3. Many modules are only used for semi-private needs.
These categories would include:
- Testing (Acme::Prereqs)
- Personalized use (Task::*, DZIL Author bundles)
- Training (search for "The great new")
- Are deprecated (search for "deprecated")
It's a lot of cruft that could be buried (or potentially deleted), and it clutters up search results.
My Solution: Add a "distro_type" variable to CPAN::Meta::Spec, which would then be used by search engines like MetaCPAN. The 'keywords' item could be used as a stopgap, but a more official status variable should be implemented in the long run.
4. Modules cannot be renamed or deleted, even with a long-term deprecation process.
Names in CPAN are sort like domain names with two critical exceptions: it doesn't cost anything to take a name and they last forever.
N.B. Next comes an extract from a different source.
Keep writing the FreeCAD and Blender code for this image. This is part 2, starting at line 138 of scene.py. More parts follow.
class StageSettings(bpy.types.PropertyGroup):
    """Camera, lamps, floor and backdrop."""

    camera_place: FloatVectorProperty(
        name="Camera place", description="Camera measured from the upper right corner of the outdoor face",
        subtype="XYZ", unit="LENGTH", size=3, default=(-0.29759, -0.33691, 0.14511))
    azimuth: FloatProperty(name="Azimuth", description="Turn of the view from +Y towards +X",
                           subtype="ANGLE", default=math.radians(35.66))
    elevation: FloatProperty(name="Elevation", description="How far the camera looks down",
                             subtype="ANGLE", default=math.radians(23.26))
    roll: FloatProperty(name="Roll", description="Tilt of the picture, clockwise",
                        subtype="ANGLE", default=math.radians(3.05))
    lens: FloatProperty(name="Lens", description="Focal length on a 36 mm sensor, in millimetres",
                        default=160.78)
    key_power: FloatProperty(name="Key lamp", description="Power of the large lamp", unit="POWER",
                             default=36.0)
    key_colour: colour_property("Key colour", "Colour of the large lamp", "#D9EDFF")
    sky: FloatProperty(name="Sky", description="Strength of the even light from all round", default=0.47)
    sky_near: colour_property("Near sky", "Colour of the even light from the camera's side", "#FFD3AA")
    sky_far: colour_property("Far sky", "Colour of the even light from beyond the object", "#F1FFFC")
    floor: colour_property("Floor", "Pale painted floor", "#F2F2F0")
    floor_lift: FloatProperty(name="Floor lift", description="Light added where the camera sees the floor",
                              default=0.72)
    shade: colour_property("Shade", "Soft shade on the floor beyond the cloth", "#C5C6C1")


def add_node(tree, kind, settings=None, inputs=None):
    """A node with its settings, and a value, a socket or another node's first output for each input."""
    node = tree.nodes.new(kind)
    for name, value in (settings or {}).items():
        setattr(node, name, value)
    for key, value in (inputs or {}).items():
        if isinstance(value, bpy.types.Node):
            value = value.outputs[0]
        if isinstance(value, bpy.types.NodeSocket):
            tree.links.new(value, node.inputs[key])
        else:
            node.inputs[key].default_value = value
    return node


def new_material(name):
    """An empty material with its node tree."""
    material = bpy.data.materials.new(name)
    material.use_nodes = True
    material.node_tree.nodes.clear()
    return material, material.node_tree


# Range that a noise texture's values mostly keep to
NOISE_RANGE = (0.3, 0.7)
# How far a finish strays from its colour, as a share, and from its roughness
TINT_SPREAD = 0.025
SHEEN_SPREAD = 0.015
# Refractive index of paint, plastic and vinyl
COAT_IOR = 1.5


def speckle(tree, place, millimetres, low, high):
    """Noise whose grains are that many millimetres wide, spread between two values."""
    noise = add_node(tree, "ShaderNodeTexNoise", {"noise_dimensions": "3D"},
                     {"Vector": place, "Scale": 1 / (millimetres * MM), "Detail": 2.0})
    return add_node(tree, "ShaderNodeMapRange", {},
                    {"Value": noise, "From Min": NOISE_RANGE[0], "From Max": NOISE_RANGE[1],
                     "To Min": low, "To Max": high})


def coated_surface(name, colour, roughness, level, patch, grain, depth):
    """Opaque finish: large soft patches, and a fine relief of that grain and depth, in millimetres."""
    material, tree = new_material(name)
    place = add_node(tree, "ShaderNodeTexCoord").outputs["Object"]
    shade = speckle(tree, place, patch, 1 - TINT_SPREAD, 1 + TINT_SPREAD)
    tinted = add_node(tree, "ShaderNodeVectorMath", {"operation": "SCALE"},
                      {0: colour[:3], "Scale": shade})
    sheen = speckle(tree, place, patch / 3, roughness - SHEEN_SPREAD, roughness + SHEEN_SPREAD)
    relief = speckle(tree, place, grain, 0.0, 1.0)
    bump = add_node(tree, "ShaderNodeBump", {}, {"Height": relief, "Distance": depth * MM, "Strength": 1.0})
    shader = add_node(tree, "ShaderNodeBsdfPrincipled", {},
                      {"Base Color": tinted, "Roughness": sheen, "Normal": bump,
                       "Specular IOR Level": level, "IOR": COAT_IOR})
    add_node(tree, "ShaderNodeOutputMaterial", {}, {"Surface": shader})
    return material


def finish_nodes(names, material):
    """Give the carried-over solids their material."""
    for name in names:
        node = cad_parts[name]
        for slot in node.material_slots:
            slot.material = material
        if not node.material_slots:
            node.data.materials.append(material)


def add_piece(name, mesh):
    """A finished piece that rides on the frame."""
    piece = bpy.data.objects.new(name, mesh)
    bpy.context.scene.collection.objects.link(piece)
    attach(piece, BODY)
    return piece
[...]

The lucky guy who got the Net::IRC name will continue to have this name forever and ever, despite the fact that the module clearly states "DEAD SINCE 2004" on the title. (Edit: mst: and you wouldn't believe how much chasing around I did to get control of Net::IRC to add that message :) Most modules like that don't tell you that kind of warning, though. So, people who are used to the Net::* namespace will think "Hey, if Net::Telnet is the Telnet module and Net::DNS is the DNS module, then I should try Net::IRC for my IRC needs".
In the world of the capitalistic domain name system, it's still somewhat of a problem, but not nearly as bad. Google.com still takes you to Google, Perl.org still takes you to the Perl Foundation, and CPAN.org takes you to CPAN. Even if you can't quite find it from a straight domain entry, Google's search engine is powerful enough to find you exactly what you are looking for (almost) every time.
(And I won't even get into the modules called ::ButActuallyWorksThisTime...)
My Solution: Implement a deprecation process that would eventually remove the module from PAUSE. This could be tied into the "distro_type" variable above. Yes, this would be voluntary, but other processes (such as the orphanage) could enhance the automated processes.
Caveat: Modules and distros are not the same thing. Would this only apply to full distros, or is there a way to remove indexing from modules?